There's no old evidence. You can go looking for connections, but don't try to tell me there was a reason to defend the theory to start with.


There is plenty of old evidence. We call them runestones. The glyphs on them have disputed origin. Nobody seems to imagine they were made up from whole cloth. But they don't resemble any other alphabet closely enough to nail down how they did develop.

Older examples would generally be expected to more closely resemble whatever they came from. Is this unfamiliar reasoning?


There is no evidence for the idea that they descended directly from a semitic alphabet brought up from Carthage to northern Europe. There is no evidence for trade between Carthage and early people's in that area. You realize this and so attempted to change the subject onto something you think you have an argument for.

I've wasted enough time on this. You obviously have no intention of adding any sort of evidence for this argument.
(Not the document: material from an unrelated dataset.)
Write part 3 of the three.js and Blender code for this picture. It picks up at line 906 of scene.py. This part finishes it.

Thank you for giving me a reason to read more deeply about the origins of modern alphabets, but I'll continue that reading on my own.
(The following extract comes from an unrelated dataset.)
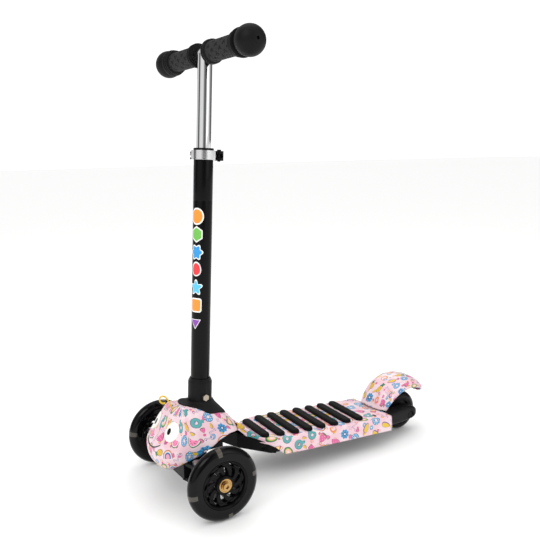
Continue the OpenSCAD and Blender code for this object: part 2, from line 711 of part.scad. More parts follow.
// Grip turned about the crossbar: inner flange, ribbed hand part, outer ridges and a ball
module grip_profile() {
    bore = upper_tube_r - 1 + fit;
    difference() {
        union() {
            translate([bore, 22]) square([19.5 - bore, 3.4]);
            translate([bore, 25.4]) square([17 - bore, 2]);
            translate([bore, 27.4]) square([19.2 - bore, 3]);
            translate([bore, 30.4]) square([16.4 - bore, 92]);
            for (x = [112, 117, 122]) translate([bore, x]) square([20 + (x - 112) * 0.2 - bore, 3.6]);
            intersection() {
                translate([0, ball_x]) circle(r = ball_r);
                translate([0, 122]) square([ball_r, 60]);
            }
        }
        translate([0, 0]) square([bore, 131]);
        translate([0, 0]) square([2.4, 200]);
    }
}
module grip() rotate([0, 90, 0]) rotate_extrude() grip_profile();
module left_grip() color([0.1, 0.1, 0.1]) on_stem(bar_s) grip();
module right_grip() color([0.1, 0.1, 0.1]) on_stem(bar_s) mirror([1, 0, 0]) grip();

// ---------------------------------------------------------------- the parts, one node each

front_shell();
deck_cover();
underframe();
rear_fork();
grip_strips();
deck_screws();
front_beam();
beam_screws();
kingpins();
kingpin_nuts();
pivot_bolt();
pivot_nut();
pivot_bushes();
centring_springs();
rubber_boot();
eye_discs();
eye_pupils();
top_loop();
stem_socket();
socket_bolt();
socket_nut();
link_pin();
lower_stem_tube();
guide_bush();
clamp_collar();
clamp_bolt();
acorn_nut();
clamp_lever();
lever_pin();
upper_stem_tube();
crossbar();
tube_plug();
left_grip();
right_grip();
tie_rod();
left_knuckle();
left_axle_bolt();
right_knuckle();
right_axle_bolt();
left_tyre();
left_core();
left_bearings();
left_spacer();
left_lights();
right_tyre();
right_core();
right_bearings();
right_spacer();
right_lights();
rear_tyre();
rear_core();
rear_bearings();
rear_spacer();
rear_axle_bolt();
rear_axle_nut();
brake_fender();
brake_hinge();
brake_shoe();
brake_pin();
brake_spring();
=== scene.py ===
"""Child's lean-to-steer kick scooter: the visual model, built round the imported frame."""
import json
import math

import bpy
from mathutils import Matrix, Vector
from mathutils.bvhtree import BVHTree


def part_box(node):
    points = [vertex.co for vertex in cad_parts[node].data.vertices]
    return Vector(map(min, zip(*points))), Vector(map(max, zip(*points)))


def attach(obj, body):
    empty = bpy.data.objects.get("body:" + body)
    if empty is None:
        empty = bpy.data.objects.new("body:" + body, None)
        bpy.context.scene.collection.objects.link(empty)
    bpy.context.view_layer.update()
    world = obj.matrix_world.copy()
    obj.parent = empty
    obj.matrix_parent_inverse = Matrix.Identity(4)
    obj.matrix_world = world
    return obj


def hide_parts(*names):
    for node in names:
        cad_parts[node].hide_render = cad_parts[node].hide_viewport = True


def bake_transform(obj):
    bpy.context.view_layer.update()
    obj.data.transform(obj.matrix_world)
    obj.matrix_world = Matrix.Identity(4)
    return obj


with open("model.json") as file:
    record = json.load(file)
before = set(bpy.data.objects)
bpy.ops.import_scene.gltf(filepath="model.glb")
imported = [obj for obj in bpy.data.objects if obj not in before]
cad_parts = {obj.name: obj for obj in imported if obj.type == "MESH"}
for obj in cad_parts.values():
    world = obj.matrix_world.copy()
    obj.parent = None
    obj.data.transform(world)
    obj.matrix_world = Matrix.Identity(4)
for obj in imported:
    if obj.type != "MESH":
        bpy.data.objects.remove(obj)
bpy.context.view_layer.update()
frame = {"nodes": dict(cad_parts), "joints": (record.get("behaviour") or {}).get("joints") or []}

MM = 0.001
joints = {j["name"]: j for j in frame["joints"]}

# ------------------------ places taken from the frame


def box_mm(name):
    low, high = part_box(name)
    return low / MM, high / MM


def middle(name):
    low, high = box_mm(name)
    return (low + high) / 2


wheel_mid = middle("left_tyre")
HALF_TRACK, AXLE_Y, WHEEL_R = wheel_mid.x, wheel_mid.y, wheel_mid.z
WHEEL_W = box_mm("left_tyre")[1].x - box_mm("left_tyre")[0].x
CORE_R = box_mm("left_core")[1].z - WHEEL_R
REAR_Y, REAR_R = middle("rear_tyre").y, middle("rear_tyre").z
REAR_W = box_mm("rear_tyre")[1].x * 2
PIVOT = Vector(joints["stem_lean"]["pos_m"]) / MM
STEM = Vector(joints["handlebar_height"]["axis"]).normalized()
STEM_X = Vector((1, 0, 0))
STEM_BACK = STEM.cross(STEM_X)
TUBE_R = 16                              # outer radius of the lower stem tube
DECK_END = box_mm("deck_cover")[1].y
DECK_Z, DECK_FALL = 82.5, 0.056          # height of the deck top at the axle line, and its fall
WALL = 2.8                               # wall of the moulded covers
SIDES = ((1, "left"), (-1, "right"))


def up_stem(z):
    """Distance along the stem at which it reaches a height."""
    return (z - PIVOT.z) / STEM.z


def stem_frame(s):
    """Matrix of the stem's own frame at distance s: Z up the stem, X across, -Y forward."""
    m = Matrix((STEM_X, STEM_BACK, STEM)).transposed().to_4x4()
    m.translation = PIVOT + STEM * s
    return m


def deck_top(y):
    return DECK_Z - DECK_FALL * (y - AXLE_Y)


# ------------------------ shader nodes and arithmetic


def feed(tree, made, feeds):
    """Gives a node its inputs: numbers, colours, or links from the sockets that drive them."""
    for key, value in feeds.items():
        value = value.socket if isinstance(value, Val) else value
        socket = made.inputs[key]
        if isinstance(value, bpy.types.NodeSocket):
            tree.links.new(value, socket)
        else:
            socket.default_value = (*value, 1) if socket.type == "RGBA" else value


def node(tree, kind, feeds=None, **settings):
    """A new shader node with its settings and its inputs."""
    made = tree.nodes.new("ShaderNode" + kind)
    for key, value in settings.items():
        setattr(made, key, value)
    feed(tree, made, feeds or {})
    return made


class Val:
    """A number that a shader works out at each point, with Python's own operators."""

    def __init__(self, tree, socket):
        self.tree, self.socket = tree, socket

    def op(self, kind, *others):
        made = node(self.tree, "Math", dict(enumerate((self, *others))), operation=kind)
        return Val(self.tree, made.outputs[0])

    def __add__(self, o): return self.op("ADD", o)
    def __sub__(self, o): return self.op("SUBTRACT", o)
    def __mul__(self, o): return self.op("MULTIPLY", o)
    def __truediv__(self, o): return self.op("DIVIDE", o)
    def __abs__(self): return self.op("ABSOLUTE")
    def sin(self): return self.op("SINE")
    def floor(self): return self.op("FLOOR")
    def fract(self): return self.op("FRACT")
    def above(self, o): return self.op("GREATER_THAN", o)
    def below(self, o): return self.op("LESS_THAN", o)
    def least(self, o): return self.op("MINIMUM", o)
    def most(self, o): return self.op("MAXIMUM", o)
    def root(self): return self.op("SQRT")
    def angle(self, o): return self.op("ARCTAN2", o)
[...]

If you read back in the thread you will see that you have tried to change the subject at every point, and I have each time steered it back to the actual topic.

I do not know why you insist on arguing against something no one has suggested, or what so terrifies you about the simple idea I wrote that you are motivated to vicious accusations of "edenism", but I no longer care. You have revealed all we need to know.


Oh I heard about Theo Venneman, his conjectures weren't convincing to me. As far as I remember he tried to explain all Proto-Germanic words of unclear origin (unclear at the time) as stemming from Semitic but since then convincing derivations from Proto-Indoeuropean have been proposed for many of them, so his arguments are quite shaky.


> Oh I heard about Theo Venneman

I haven't heard about you (and you haven't heard about me). Why is it meaningful that you (or I) aren't convinced or think Venneman, an established expert, has shakey arguments?